WHAT YOU WILL DO: Reproduce the listing below in its entirety. Change nothing.

** START DATASET SECTION **

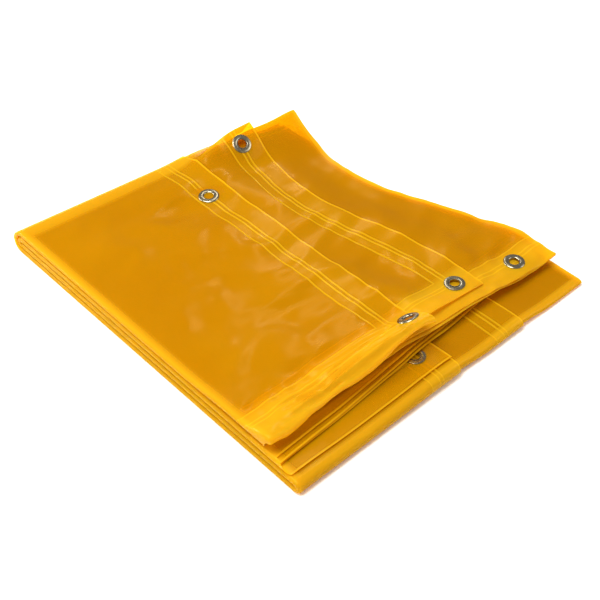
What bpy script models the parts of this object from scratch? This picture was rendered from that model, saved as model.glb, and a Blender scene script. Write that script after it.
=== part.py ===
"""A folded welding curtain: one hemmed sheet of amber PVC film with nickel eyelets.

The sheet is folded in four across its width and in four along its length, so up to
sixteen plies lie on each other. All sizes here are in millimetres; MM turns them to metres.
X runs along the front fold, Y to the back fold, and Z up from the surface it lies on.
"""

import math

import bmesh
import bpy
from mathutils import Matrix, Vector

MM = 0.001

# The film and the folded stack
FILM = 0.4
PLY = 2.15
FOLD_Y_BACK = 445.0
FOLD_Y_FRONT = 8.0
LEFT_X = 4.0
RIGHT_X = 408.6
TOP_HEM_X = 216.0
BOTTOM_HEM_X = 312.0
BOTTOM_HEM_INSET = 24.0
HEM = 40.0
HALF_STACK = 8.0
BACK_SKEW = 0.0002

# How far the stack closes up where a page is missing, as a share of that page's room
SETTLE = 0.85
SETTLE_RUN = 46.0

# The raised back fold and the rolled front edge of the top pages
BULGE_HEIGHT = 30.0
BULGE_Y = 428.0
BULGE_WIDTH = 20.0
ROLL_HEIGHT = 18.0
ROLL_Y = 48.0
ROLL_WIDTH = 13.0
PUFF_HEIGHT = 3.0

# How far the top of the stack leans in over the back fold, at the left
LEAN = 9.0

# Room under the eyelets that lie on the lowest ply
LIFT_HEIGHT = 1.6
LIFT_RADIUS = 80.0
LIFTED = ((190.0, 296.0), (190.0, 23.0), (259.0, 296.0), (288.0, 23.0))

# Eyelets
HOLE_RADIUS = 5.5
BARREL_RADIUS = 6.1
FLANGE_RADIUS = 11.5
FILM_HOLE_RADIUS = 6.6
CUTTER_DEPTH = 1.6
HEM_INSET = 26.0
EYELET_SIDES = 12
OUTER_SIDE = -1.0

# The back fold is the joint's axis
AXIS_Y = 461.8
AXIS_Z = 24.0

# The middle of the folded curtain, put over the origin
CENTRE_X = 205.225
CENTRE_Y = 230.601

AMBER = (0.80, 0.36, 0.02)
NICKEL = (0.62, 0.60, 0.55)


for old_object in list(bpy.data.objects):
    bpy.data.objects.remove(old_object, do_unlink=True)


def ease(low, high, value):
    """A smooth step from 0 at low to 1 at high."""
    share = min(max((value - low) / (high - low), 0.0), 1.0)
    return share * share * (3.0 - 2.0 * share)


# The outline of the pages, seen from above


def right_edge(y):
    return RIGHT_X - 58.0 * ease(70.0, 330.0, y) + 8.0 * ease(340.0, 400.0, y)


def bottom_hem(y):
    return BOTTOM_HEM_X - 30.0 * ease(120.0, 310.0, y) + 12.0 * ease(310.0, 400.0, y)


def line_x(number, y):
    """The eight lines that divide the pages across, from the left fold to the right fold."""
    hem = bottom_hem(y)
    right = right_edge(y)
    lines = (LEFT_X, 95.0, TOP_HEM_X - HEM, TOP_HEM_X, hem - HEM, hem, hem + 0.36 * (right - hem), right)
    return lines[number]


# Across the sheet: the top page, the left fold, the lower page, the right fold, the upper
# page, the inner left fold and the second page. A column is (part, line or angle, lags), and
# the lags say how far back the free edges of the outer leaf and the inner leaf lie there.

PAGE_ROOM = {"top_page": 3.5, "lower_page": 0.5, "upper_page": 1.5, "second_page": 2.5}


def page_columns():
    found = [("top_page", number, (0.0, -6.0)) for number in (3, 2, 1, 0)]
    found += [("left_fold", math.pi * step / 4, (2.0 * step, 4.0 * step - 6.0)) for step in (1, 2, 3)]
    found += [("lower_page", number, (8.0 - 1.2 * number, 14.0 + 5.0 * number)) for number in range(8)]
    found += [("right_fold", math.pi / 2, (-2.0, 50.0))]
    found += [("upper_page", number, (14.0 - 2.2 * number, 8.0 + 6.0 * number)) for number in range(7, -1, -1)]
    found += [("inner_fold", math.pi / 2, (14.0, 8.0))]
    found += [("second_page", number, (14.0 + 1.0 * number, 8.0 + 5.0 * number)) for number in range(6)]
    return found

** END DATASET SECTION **

FULL SOLUTION:
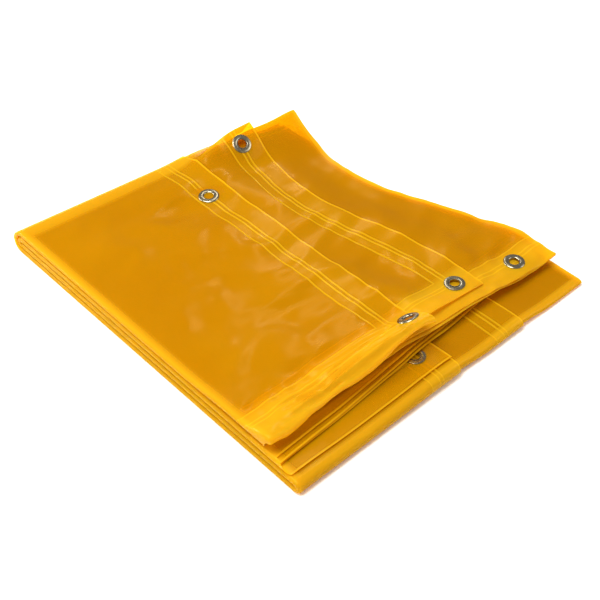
What bpy script models the parts of this object from scratch? This picture was rendered from that model, saved as model.glb, and a Blender scene script. Write that script after it.
=== part.py ===
"""A folded welding curtain: one hemmed sheet of amber PVC film with nickel eyelets.

The sheet is folded in four across its width and in four along its length, so up to
sixteen plies lie on each other. All sizes here are in millimetres; MM turns them to metres.
X runs along the front fold, Y to the back fold, and Z up from the surface it lies on.
"""

import math

import bmesh
import bpy
from mathutils import Matrix, Vector

MM = 0.001

# The film and the folded stack
FILM = 0.4
PLY = 2.15
FOLD_Y_BACK = 445.0
FOLD_Y_FRONT = 8.0
LEFT_X = 4.0
RIGHT_X = 408.6
TOP_HEM_X = 216.0
BOTTOM_HEM_X = 312.0
BOTTOM_HEM_INSET = 24.0
HEM = 40.0
HALF_STACK = 8.0
BACK_SKEW = 0.0002

# How far the stack closes up where a page is missing, as a share of that page's room
SETTLE = 0.85
SETTLE_RUN = 46.0

# The raised back fold and the rolled front edge of the top pages
BULGE_HEIGHT = 30.0
BULGE_Y = 428.0
BULGE_WIDTH = 20.0
ROLL_HEIGHT = 18.0
ROLL_Y = 48.0
ROLL_WIDTH = 13.0
PUFF_HEIGHT = 3.0

# How far the top of the stack leans in over the back fold, at the left
LEAN = 9.0

# Room under the eyelets that lie on the lowest ply
LIFT_HEIGHT = 1.6
LIFT_RADIUS = 80.0
LIFTED = ((190.0, 296.0), (190.0, 23.0), (259.0, 296.0), (288.0, 23.0))

# Eyelets
HOLE_RADIUS = 5.5
BARREL_RADIUS = 6.1
FLANGE_RADIUS = 11.5
FILM_HOLE_RADIUS = 6.6
CUTTER_DEPTH = 1.6
HEM_INSET = 26.0
EYELET_SIDES = 12
OUTER_SIDE = -1.0

# The back fold is the joint's axis
AXIS_Y = 461.8
AXIS_Z = 24.0

# The middle of the folded curtain, put over the origin
CENTRE_X = 205.225
CENTRE_Y = 230.601

AMBER = (0.80, 0.36, 0.02)
NICKEL = (0.62, 0.60, 0.55)


for old_object in list(bpy.data.objects):
    bpy.data.objects.remove(old_object, do_unlink=True)


def ease(low, high, value):
    """A smooth step from 0 at low to 1 at high."""
    share = min(max((value - low) / (high - low), 0.0), 1.0)
    return share * share * (3.0 - 2.0 * share)


# The outline of the pages, seen from above


def right_edge(y):
    return RIGHT_X - 58.0 * ease(70.0, 330.0, y) + 8.0 * ease(340.0, 400.0, y)


def bottom_hem(y):
    return BOTTOM_HEM_X - 30.0 * ease(120.0, 310.0, y) + 12.0 * ease(310.0, 400.0, y)


def line_x(number, y):
    """The eight lines that divide the pages across, from the left fold to the right fold."""
    hem = bottom_hem(y)
    right = right_edge(y)
    lines = (LEFT_X, 95.0, TOP_HEM_X - HEM, TOP_HEM_X, hem - HEM, hem, hem + 0.36 * (right - hem), right)
    return lines[number]


# Across the sheet: the top page, the left fold, the lower page, the right fold, the upper
# page, the inner left fold and the second page. A column is (part, line or angle, lags), and
# the lags say how far back the free edges of the outer leaf and the inner leaf lie there.

PAGE_ROOM = {"top_page": 3.5, "lower_page": 0.5, "upper_page": 1.5, "second_page": 2.5}


def page_columns():
    found = [("top_page", number, (0.0, -6.0)) for number in (3, 2, 1, 0)]
    found += [("left_fold", math.pi * step / 4, (2.0 * step, 4.0 * step - 6.0)) for step in (1, 2, 3)]
    found += [("lower_page", number, (8.0 - 1.2 * number, 14.0 + 5.0 * number)) for number in range(8)]
    found += [("right_fold", math.pi / 2, (-2.0, 50.0))]
    found += [("upper_page", number, (14.0 - 2.2 * number, 8.0 + 6.0 * number)) for number in range(7, -1, -1)]
    found += [("inner_fold", math.pi / 2, (14.0, 8.0))]
    found += [("second_page", number, (14.0 + 1.0 * number, 8.0 + 5.0 * number)) for number in range(6)]
    return found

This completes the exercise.